Grouped sources which include metadata about destination filepath where parquet file was written or a string filepath for the joined result.

Return type:

Union[Dict[str, List[Dict[str, Any]]], str]

cytotable.convert.convert(source_path: str, dest_path: str, dest_datatype: Literal['parquet'], source_datatype: str | None = None, metadata: List[str] | Tuple[str, ...] | None = None, compartments: List[str] | Tuple[str, ...] | None = None, identifying_columns: List[str] | Tuple[str, ...] | None = None, concat: bool = True, join: bool = True, joins: str | None = None, chunk_size: int | None = None, infer_common_schema: bool = True, drop_null: bool = False, data_type_cast_map: Dict[str, str] | None = None, add_tablenumber: bool | None = None, page_keys: Dict[str, str] | None = None, sort_output: bool = True, preset: str | None = 'cellprofiler_csv', parsl_config: Config | None = None, **kwargs) Dict[str, List[Dict[str, Any]]] | List[Any] | str[source]

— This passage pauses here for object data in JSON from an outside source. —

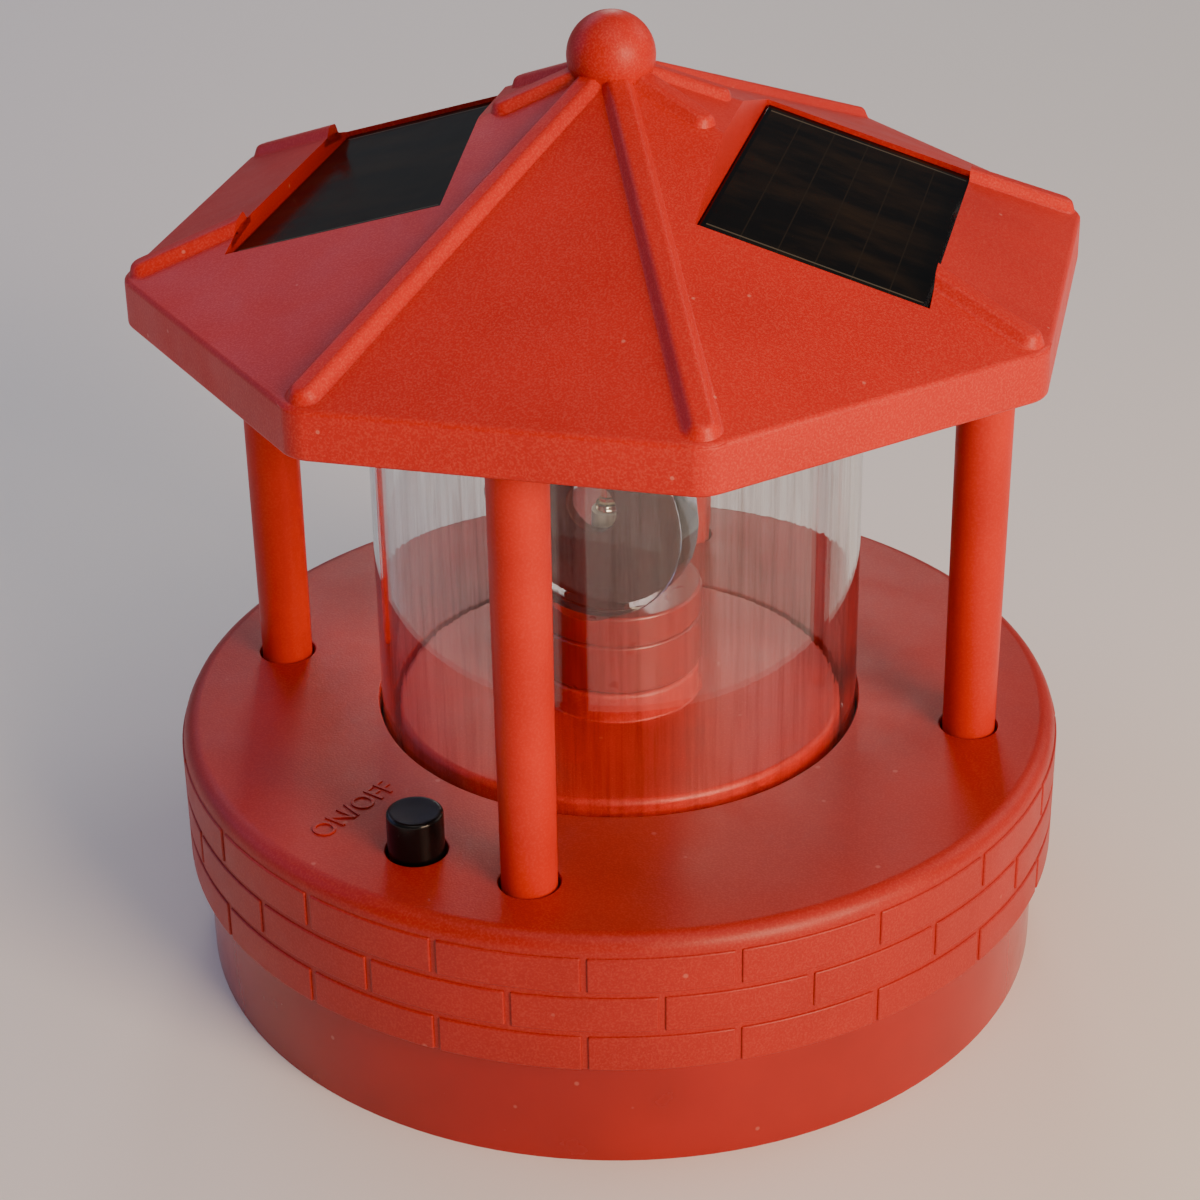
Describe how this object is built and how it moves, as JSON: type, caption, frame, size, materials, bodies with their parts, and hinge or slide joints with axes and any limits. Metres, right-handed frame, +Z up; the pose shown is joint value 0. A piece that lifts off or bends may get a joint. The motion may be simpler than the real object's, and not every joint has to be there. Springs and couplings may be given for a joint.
{
  "type": "garden lighthouse ornament",
  "caption": "Solar lighthouse lamp: an octagonal roof with solar panels on posts, a clear tube round a turning lens head, and a round brick-banded base with a push button.",
  "frame": {"origin": "centre of the lamp's underside, in the plane that it stands on", "axes": "+Z up, the front post stands towards -Y, and the solar panels lie towards +X and -X"},
  "size_m": [0.14, 0.14, 0.1518],
  "materials": {
    "red_plastic": "satin",
    "dark_red_plastic": "matte",
    "solar_cell": "gloss",
    "foam": "matte",
    "clear_tube": "gloss",
    "clear_lens": "gloss",
    "led_body": "gloss",
    "screw_steel": "satin",
    "brass_parts": "satin",
    "pale_plastic": "matte",
    "chassis_plastic": "matte",
    "motor_metal": "satin",
    "switch_plastic": "matte",
    "button_plastic": "gloss",
    "cell_sleeve": "gloss",
    "board_laminate": "satin",
    "lead_red": "satin",
    "lead_black": "satin"
  },
  "bodies": {
    "base": {"roof_cap": "red_plastic", "roof_finial": "red_plastic", "roof_ceiling": "dark_red_plastic", "ceiling_screws": "screw_steel", "solar_panel_right": "solar_cell", "solar_panel_left": "solar_cell", "panel_pad_right": "foam", "panel_pad_left": "foam", "post_front": "red_plastic", "post_right": "red_plastic", "post_back": "red_plastic", "post_left": "red_plastic", "post_screws": "screw_steel", "lamp_tube": "clear_tube", "tube_seal_lower": "foam", "tube_seal_upper": "foam", "base_housing": "red_plastic", "bottom_tray": "red_plastic", "tray_screws": "screw_steel", "battery_door": "red_plastic", "door_screws": "screw_steel", "head_bush": "brass_parts", "lamp_stalk": "pale_plastic", "led": "led_body", "gear_chassis": "chassis_plastic", "chassis_screws": "screw_steel", "gear_motor": "motor_metal", "motor_screws": "screw_steel", "switch_body": "switch_plastic", "switch_screws": "screw_steel", "battery_cell": "cell_sleeve", "contact_plate": "screw_steel", "contact_spring": "screw_steel", "circuit_board": "board_laminate", "board_parts": "switch_plastic", "board_screws": "screw_steel", "panel_lead_right": "lead_red", "panel_lead_left": "lead_red", "battery_leads": "lead_red", "motor_leads": "lead_black", "led_leads": "lead_black", "switch_leads": "lead_black"},
    "lamp_head": {"hub_lower": "red_plastic", "hub_upper": "red_plastic", "lens_holder": "dark_red_plastic", "lens": "clear_lens", "drive_gear": "pale_plastic", "retaining_clip": "screw_steel"},
    "motor_drive": {"motor_shaft": "screw_steel", "motor_pinion": "brass_parts"},
    "button": {"switch_plunger": "pale_plastic", "button_cap": "button_plastic"}
  },
  "joints": [
    {"name": "head_spin", "type": "hinge", "parent": "base", "child": "lamp_head", "pos_m": [0, 0, 0.05], "axis": [0, 0, 1], "continuous": true},
    {"name": "pinion_spin", "type": "hinge", "parent": "base", "child": "motor_drive", "pos_m": [0.01591, 0.01591, 0.03], "axis": [0, 0, 1], "continuous": true},
    {"name": "button_press", "type": "slide", "parent": "base", "child": "button", "axis": [0, 0, -1], "range_m": [0, 0.002], "stiffness_N_per_m": 400}
  ],
  "couplings": [
    {"joint": "pinion_spin", "follows": "head_spin", "ratio": -3}
  ]
}
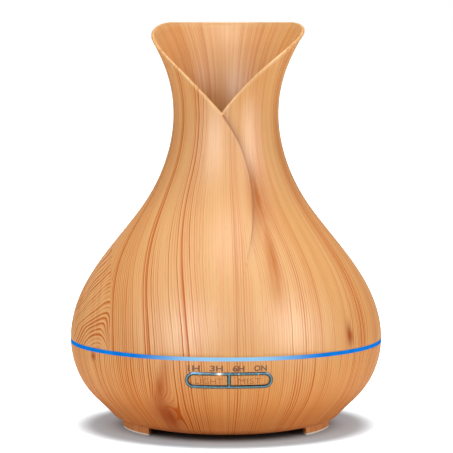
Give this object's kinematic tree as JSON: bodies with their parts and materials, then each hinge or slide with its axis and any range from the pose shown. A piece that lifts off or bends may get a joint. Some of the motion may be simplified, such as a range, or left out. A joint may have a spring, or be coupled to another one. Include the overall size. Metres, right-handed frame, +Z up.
{
  "type": "essential oil diffuser",
  "caption": "Vase-shaped ultrasonic oil diffuser with a notched wood-grain cover, a lit ring, a two-button panel and a lift-out splash lid over the water tank.",
  "frame": {"origin": "centre of the plane the foot pads stand on, on the vase's axis", "axes": "+Z up along the vase's axis, -Y towards the button panel, +X to the right seen from the front"},
  "size_m": [0.1684, 0.1684, 0.2181],
  "materials": {
    "wood_print": "satin plastic with a printed wood grain",
    "base_plastic": "fine matt",
    "bezel_plating": "dark blue-grey plating",
    "ring_guide": "milky light guide, lit blue",
    "milky_plastic": "translucent white, satin",
    "soft_silicone": "translucent grey-white",
    "screw_steel": "zinc-plated",
    "retainer_steel": "stamped",
    "piezo_ceramic": "silvered face",
    "fan_plastic": "fine matt black",
    "foam": "foam",
    "hood_plastic": "plain white",
    "green_board": "solder mask",
    "white_board": "white solder mask",
    "connector_plastic": "off-white nylon",
    "black_parts": "moulded",
    "plunger_plastic": "moulded",
    "copper_winding": "enamelled copper wire",
    "can_aluminium": "sleeved can",
    "sink_aluminium": "extruded",
    "led_lens": "clear lens over phosphor",
    "clear_pipe": "clear acrylic",
    "cable_sleeve": "flexible PVC"
  },
  "bodies": {
    "base": {"lower_housing": "wood_print", "bottom_cover": "base_plastic", "button_bezel": "bezel_plating", "light_ring": "ring_guide", "water_tank": "milky_plastic", "foot_pad_left": "soft_silicone", "foot_pad_right": "soft_silicone", "foot_pad_rear": "soft_silicone", "tank_seal": "soft_silicone", "piezo_seal": "soft_silicone", "base_screws": "screw_steel", "retainer_screws": "screw_steel", "fan_screws": "screw_steel", "board_screws": "screw_steel", "led_board_screws": "screw_steel", "control_board_screws": "screw_steel", "piezo_retainer": "retainer_steel", "piezo_disc": "piezo_ceramic", "fan_frame": "fan_plastic", "fan_gasket": "foam", "air_guide": "hood_plastic", "main_board": "green_board", "control_board": "green_board", "led_board": "white_board", "board_connectors": "connector_plastic", "control_chip": "black_parts", "driver_transistor": "black_parts", "dc_socket": "black_parts", "switch_bodies": "black_parts", "driver_coil": "copper_winding", "fan_motor_coil": "copper_winding", "capacitors": "can_aluminium", "transistor_heat_sink": "sink_aluminium", "leds": "led_lens", "indicator_leds": "led_lens", "indicator_light_pipes": "clear_pipe", "power_cable": "cable_sleeve", "fan_cable": "cable_sleeve", "led_cable": "cable_sleeve", "piezo_cable": "cable_sleeve", "control_cable": "cable_sleeve"},
    "inner_lid": {"inner_lid": "milky_plastic"},
    "top_cover": {"top_cover": "wood_print"},
    "light_button": {"light_button": "wood_print"},
    "mist_button": {"mist_button": "wood_print"},
    "light_plunger": {"light_switch_plunger": "plunger_plastic"},
    "mist_plunger": {"mist_switch_plunger": "plunger_plastic"},
    "fan_rotor": {"fan_rotor": "fan_plastic"}
  },
  "joints": [
    {"name": "lid_lift", "type": "slide", "parent": "base", "child": "inner_lid", "axis": [0, 0, 1], "range_m": [0, 0.07]},
    {"name": "cover_lift", "type": "slide", "parent": "inner_lid", "child": "top_cover", "axis": [0, 0, 1], "range_m": [0, 0.1]},
    {"name": "light_button_press", "type": "slide", "parent": "base", "child": "light_button", "axis": [0, 1, 0], "range_m": [0, 0.0006]},
    {"name": "mist_button_press", "type": "slide", "parent": "base", "child": "mist_button", "axis": [0, 1, 0], "range_m": [0, 0.0006]},
    {"name": "light_plunger_press", "type": "slide", "parent": "base", "child": "light_plunger", "axis": [0, 1, 0], "range_m": [0, 0.0006]},
    {"name": "mist_plunger_press", "type": "slide", "parent": "base", "child": "mist_plunger", "axis": [0, 1, 0], "range_m": [0, 0.0006]},
    {"name": "fan_spin", "type": "hinge", "parent": "base", "child": "fan_rotor", "pos_m": [-0.026, 0, 0.01], "axis": [0, 0, 1], "continuous": true}
  ],
  "couplings": [
    {"joint": "light_plunger_press", "follows": "light_button_press", "ratio": 1},
    {"joint": "mist_plunger_press", "follows": "mist_button_press", "ratio": 1}
  ]
}
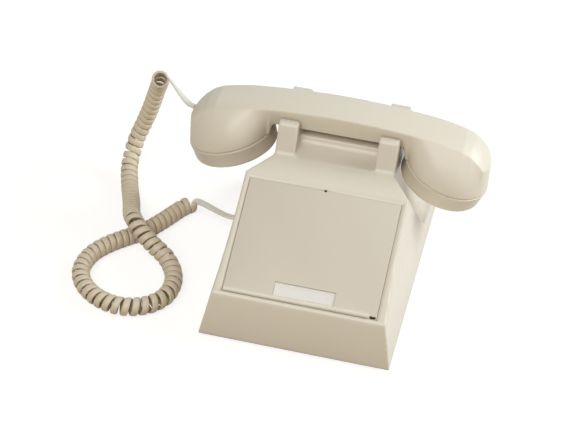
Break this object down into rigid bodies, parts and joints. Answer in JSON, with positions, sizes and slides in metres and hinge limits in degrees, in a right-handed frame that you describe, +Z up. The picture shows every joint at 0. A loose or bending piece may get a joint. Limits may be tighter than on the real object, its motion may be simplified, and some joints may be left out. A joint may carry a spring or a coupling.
{
  "type": "corded desk telephone",
  "caption": "Sloping desk telephone with a blank faceplate, an arched handset across a four-eared cradle, and a curly handset cord looped at its left.",
  "frame": {"origin": "on the desk, under the middle of the handset from left to right and of the base from front to back", "axes": "+X to the right seen from the front, along the handset; +Y to the rear; +Z up"},
  "size_m": [0.3015, 0.205, 0.1269],
  "materials": {
    "shell_plastic": "satin moulded ash beige",
    "plate_plastic": "fine satin, slightly warmer",
    "card": "blank white card",
    "clear_plastic": "clear moulded",
    "steel": "zinc plated",
    "brass": "bright",
    "dark_plastic": "matt black",
    "foot_rubber": "matt",
    "ivory_plastic": "satin",
    "cord_jacket": "soft sheen vinyl"
  },
  "bodies": {
    "base": {"housing": "shell_plastic", "faceplate": "plate_plastic", "designation_card": "card", "card_window": "clear_plastic", "base_plate": "steel", "foot_front_left": "foot_rubber", "foot_front_right": "foot_rubber", "foot_rear_left": "foot_rubber", "foot_rear_right": "foot_rubber", "housing_screw_front_left": "steel", "housing_screw_front_right": "steel", "housing_screw_rear_left": "steel", "housing_screw_rear_right": "steel", "base_jack": "dark_plastic", "line_jack": "dark_plastic", "hookswitch_pin": "steel", "hookswitch_bracket": "steel", "hookswitch_contacts": "dark_plastic", "ringer_frame": "steel", "ringer_coil": "dark_plastic", "gong_low": "brass", "gong_high": "brass", "gong_screw_low": "steel", "gong_screw_high": "steel", "network_block": "dark_plastic", "base_plug": "clear_plastic", "handset_cord": "cord_jacket"},
    "handset": {"handset_shell": "shell_plastic", "transmitter_cap": "shell_plastic", "receiver_cap": "shell_plastic", "transmitter_unit": "steel", "receiver_unit": "steel", "transmitter_holder": "dark_plastic", "handset_jack": "dark_plastic", "handset_plug": "clear_plastic"},
    "left_plunger": {"plunger_left": "ivory_plastic"},
    "right_plunger": {"plunger_right": "ivory_plastic"},
    "switch_lever": {"hookswitch_lever": "steel"},
    "clapper_arm": {"clapper": "steel"},
    "volume_knob": {"volume_wheel": "dark_plastic"}
  },
  "joints": [
    {"name": "handset_lift", "type": "slide", "parent": "base", "child": "handset", "axis": [0, 0, 1], "range_m": [0, 0.09]},
    {"name": "plunger_left_rise", "type": "slide", "parent": "base", "child": "left_plunger", "axis": [0, 0, 1], "range_m": [0, 0.005]},
    {"name": "plunger_right_rise", "type": "slide", "parent": "base", "child": "right_plunger", "axis": [0, 0, 1], "range_m": [0, 0.005]},
    {"name": "lever_swing", "type": "hinge", "parent": "base", "child": "switch_lever", "pos_m": [0.0023, 0.072, 0.072], "axis": [-1, 0, 0], "range_deg": [0, 9.5]},
    {"name": "clapper_swing", "type": "hinge", "parent": "base", "child": "clapper_arm", "pos_m": [0.0035, 0.058, 0.032], "axis": [0, 0, 1], "range_deg": [-6, 6], "stiffness_Nm_per_rad": 0.002},
    {"name": "volume_turn", "type": "hinge", "parent": "base", "child": "volume_knob", "pos_m": [0.0423, -0.048, 0.0035], "axis": [0, 0, 1], "range_deg": [0, 90]}
  ],
  "couplings": [
    {"joint": "plunger_left_rise", "follows": "handset_lift", "ratio": 0.0555},
    {"joint": "plunger_right_rise", "follows": "handset_lift", "ratio": 0.0555},
    {"joint": "lever_swing", "follows": "handset_lift", "rad_per_m": 1.84}
  ]
}
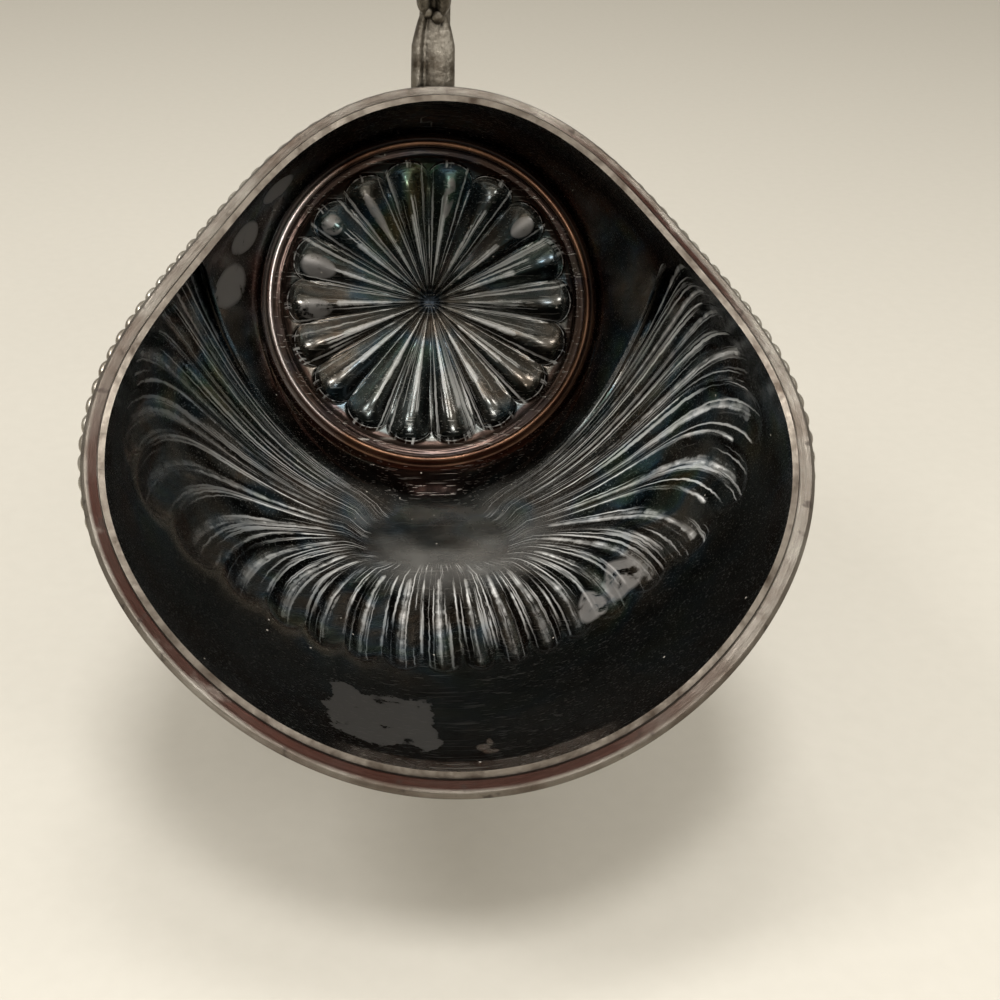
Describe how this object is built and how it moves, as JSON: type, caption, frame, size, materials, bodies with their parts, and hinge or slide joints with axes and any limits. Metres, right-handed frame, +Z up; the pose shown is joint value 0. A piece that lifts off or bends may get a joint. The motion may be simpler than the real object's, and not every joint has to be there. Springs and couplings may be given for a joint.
{
  "type": "sugar scuttle",
  "caption": "Small silver-plated table scuttle for sugar: half-fluted open bowl with a petalled back plate, a bevelled lobed rim, a fixed cast scroll handle and a spun round foot.",
  "frame": {"origin": "middle of the bounding box in X and Y, on the table under the foot", "axes": "+X to the right seen from the mouth's side, the mouth faces -Y and up, +Z up"},
  "size_m": [0.1038, 0.1416, 0.1377],
  "materials": {
    "tarnished_plate": "silver plate on nickel silver, tarnished near black, glossy, with brown and blue-green tints",
    "worn_plate": "silver plate, polished and worn, with brown and copper-red wear at the edges",
    "cast_plate": "cast, silver-plated, satin, with dark tarnish in the hollows"
  },
  "bodies": {
    "root": {"body": "tarnished_plate", "back_plate": "tarnished_plate", "back_ring": "worn_plate", "mouth_mount": "worn_plate", "gadroon_border_left": "worn_plate", "gadroon_border_right": "worn_plate", "handle_front_leaf": "cast_plate", "handle_front_bead": "cast_plate", "handle_loop": "cast_plate", "handle_rear_bead": "cast_plate", "handle_rear_leaf": "cast_plate", "foot_collar": "worn_plate", "foot_pedestal": "worn_plate", "foot_border": "worn_plate", "foot_base_wire": "worn_plate"}
  },
  "joints": []
}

Convert file-based data from various sources to Pycytominer-compatible standards.

Note: source paths may be local or remote object-storage location using convention “s3://…” or similar.

Parameters:
  • source_path – str: str reference to read source files from. Note: may be local or remote object-storage location using convention “s3://…” or similar.

  • dest_path – str: Path to write files to. This path will be used for intermediary data work and must be a new file or directory path. This parameter will result in a directory on join=False. This parameter will result in a single file on join=True. Note: this may only be a local path.

  • dest_datatype – Literal[“parquet”]: Destination datatype to write to.

  • source_datatype – Optional[str]: (Default value = None) Source datatype to focus on during conversion.

  • metadata – Union[List[str], Tuple[str, …]]: Metadata names to use for conversion.

  • compartments – Union[List[str], Tuple[str, str, str, str]]: (Default value = None) Compartment names to use for conversion.

  • identifying_columns – Union[List[str], Tuple[str, …]]: Column names which are used as ID’s and as a result need to be ignored with regards to renaming.

  • concat – bool: (Default value = True) Whether to concatenate similar files together.

  • join – bool: (Default value = True) Whether to join the compartment data together into one dataset

  • joins – str: (Default value = None): DuckDB-compatible SQL which will be used to perform the join operations.

  • chunk_size – Optional[int] (Default value = None) Size of join chunks which is used to limit data size during join ops

  • infer_common_schema – bool (Default value = True) Whether to infer a common schema when concatenating sources.

  • data_type_cast_map – Dict[str, str], (Default value = None) A dictionary mapping data type groups to specific types. Roughly includes Arrow data types language from: https://arrow.apache.org/docs/python/api/datatypes.html

  • add_tablenumber – Optional[bool] Whether to add a calculated tablenumber which helps differentiate various repeated values (such as ObjectNumber) within source data. Useful for processing multiple SQLite or CSV data sources together to retain distinction from each dataset.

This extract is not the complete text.